[Data start]
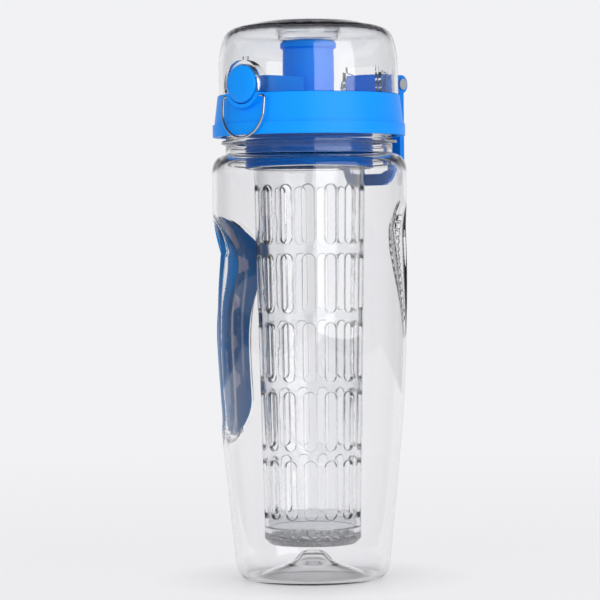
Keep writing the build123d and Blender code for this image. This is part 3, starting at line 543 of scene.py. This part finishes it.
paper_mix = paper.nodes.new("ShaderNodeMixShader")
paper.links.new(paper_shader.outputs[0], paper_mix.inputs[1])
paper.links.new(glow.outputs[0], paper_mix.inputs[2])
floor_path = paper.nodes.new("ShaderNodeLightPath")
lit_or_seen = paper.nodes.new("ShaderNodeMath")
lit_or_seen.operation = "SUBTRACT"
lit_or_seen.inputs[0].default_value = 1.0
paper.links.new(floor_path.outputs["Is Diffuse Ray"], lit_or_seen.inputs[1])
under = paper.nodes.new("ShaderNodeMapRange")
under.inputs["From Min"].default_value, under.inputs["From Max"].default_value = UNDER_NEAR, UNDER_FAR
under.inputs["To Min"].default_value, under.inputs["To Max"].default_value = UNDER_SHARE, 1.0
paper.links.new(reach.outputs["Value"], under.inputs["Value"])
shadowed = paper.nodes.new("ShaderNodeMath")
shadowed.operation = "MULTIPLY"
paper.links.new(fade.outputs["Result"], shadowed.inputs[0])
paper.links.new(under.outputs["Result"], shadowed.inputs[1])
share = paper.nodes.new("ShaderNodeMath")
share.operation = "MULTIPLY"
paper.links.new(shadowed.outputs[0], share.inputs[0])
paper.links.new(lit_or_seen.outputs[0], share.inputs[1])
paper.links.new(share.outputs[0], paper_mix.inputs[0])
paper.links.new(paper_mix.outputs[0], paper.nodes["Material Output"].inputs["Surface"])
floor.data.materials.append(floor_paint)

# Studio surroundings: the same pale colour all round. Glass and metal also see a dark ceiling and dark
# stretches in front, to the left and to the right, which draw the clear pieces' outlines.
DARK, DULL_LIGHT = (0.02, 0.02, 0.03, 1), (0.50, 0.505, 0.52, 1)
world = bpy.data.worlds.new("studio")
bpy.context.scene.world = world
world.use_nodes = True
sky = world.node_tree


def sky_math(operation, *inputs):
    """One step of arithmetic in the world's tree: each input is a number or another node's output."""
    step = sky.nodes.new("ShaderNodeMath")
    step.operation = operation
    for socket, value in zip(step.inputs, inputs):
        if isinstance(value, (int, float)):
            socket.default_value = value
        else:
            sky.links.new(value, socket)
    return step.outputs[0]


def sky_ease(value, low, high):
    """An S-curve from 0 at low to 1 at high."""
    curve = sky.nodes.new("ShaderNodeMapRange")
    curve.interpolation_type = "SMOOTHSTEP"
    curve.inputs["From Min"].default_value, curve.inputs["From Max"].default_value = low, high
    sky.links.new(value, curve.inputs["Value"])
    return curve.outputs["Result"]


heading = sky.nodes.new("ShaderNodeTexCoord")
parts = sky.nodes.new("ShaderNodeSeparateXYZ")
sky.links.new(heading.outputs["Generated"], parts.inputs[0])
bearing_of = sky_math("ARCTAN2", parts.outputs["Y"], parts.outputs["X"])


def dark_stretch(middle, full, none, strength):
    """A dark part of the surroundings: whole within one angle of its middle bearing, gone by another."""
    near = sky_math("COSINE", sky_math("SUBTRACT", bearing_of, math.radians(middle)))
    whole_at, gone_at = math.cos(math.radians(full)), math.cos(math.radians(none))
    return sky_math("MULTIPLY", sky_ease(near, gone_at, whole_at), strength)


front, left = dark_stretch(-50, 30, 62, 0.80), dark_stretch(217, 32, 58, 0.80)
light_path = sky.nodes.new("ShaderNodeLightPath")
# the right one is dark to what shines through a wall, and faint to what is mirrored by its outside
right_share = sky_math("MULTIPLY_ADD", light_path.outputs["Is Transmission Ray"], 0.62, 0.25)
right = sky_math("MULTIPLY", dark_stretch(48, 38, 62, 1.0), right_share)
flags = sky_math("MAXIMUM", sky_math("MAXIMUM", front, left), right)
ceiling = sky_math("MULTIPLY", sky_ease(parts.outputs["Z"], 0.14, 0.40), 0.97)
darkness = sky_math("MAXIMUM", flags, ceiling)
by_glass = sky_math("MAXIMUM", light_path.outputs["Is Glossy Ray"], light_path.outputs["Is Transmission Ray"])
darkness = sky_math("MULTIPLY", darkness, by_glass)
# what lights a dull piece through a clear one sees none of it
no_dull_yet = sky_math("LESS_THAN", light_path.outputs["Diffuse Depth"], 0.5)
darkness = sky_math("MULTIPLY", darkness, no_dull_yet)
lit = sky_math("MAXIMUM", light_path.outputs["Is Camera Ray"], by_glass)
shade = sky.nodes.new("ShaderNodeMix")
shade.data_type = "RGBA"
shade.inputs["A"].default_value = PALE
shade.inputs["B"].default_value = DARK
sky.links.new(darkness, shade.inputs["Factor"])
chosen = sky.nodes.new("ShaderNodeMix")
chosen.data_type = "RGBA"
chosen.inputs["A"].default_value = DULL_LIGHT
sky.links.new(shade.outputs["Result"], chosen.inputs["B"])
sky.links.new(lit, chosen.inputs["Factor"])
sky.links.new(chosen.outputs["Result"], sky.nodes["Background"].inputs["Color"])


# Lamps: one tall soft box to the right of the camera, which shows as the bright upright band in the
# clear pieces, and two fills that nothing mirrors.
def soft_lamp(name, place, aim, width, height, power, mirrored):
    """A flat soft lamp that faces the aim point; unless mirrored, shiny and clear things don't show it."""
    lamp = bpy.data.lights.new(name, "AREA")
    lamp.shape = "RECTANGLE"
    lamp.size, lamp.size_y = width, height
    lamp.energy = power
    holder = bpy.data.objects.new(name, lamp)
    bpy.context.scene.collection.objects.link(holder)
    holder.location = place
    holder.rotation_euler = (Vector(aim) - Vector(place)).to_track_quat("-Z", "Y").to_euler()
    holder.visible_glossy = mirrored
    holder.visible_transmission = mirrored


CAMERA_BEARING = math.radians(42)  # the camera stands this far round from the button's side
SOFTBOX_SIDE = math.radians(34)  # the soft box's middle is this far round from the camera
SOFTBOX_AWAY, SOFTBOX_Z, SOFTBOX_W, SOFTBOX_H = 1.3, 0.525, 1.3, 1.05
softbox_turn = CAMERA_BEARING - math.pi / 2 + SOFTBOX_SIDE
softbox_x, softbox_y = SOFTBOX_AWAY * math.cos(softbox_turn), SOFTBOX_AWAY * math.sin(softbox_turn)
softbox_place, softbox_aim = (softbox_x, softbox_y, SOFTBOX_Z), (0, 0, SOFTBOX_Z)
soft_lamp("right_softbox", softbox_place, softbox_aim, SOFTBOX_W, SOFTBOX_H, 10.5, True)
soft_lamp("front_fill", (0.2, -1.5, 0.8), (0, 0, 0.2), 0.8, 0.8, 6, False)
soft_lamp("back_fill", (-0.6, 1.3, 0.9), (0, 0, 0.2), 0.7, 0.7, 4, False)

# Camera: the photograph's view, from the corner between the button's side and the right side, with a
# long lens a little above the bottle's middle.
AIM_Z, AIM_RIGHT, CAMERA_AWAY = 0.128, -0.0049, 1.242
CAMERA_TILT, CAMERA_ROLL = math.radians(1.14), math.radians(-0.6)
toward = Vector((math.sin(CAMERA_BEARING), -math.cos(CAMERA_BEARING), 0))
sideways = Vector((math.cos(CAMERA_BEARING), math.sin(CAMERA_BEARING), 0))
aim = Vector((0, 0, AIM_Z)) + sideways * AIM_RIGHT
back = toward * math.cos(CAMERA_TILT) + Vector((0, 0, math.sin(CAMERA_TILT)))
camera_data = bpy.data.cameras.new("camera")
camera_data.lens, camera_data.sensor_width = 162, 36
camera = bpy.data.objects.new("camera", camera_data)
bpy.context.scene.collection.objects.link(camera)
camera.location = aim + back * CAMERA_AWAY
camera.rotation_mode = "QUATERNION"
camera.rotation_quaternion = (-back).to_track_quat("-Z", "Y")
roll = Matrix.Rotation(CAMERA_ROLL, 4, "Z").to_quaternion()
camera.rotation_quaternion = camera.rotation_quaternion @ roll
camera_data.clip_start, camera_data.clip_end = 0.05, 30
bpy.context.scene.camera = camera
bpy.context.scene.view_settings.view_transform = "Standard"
[Data end]
§ **Written request**
Each line holding the word "scene" counts once; report the total and nothing else.

§ **Output for this exercise**
6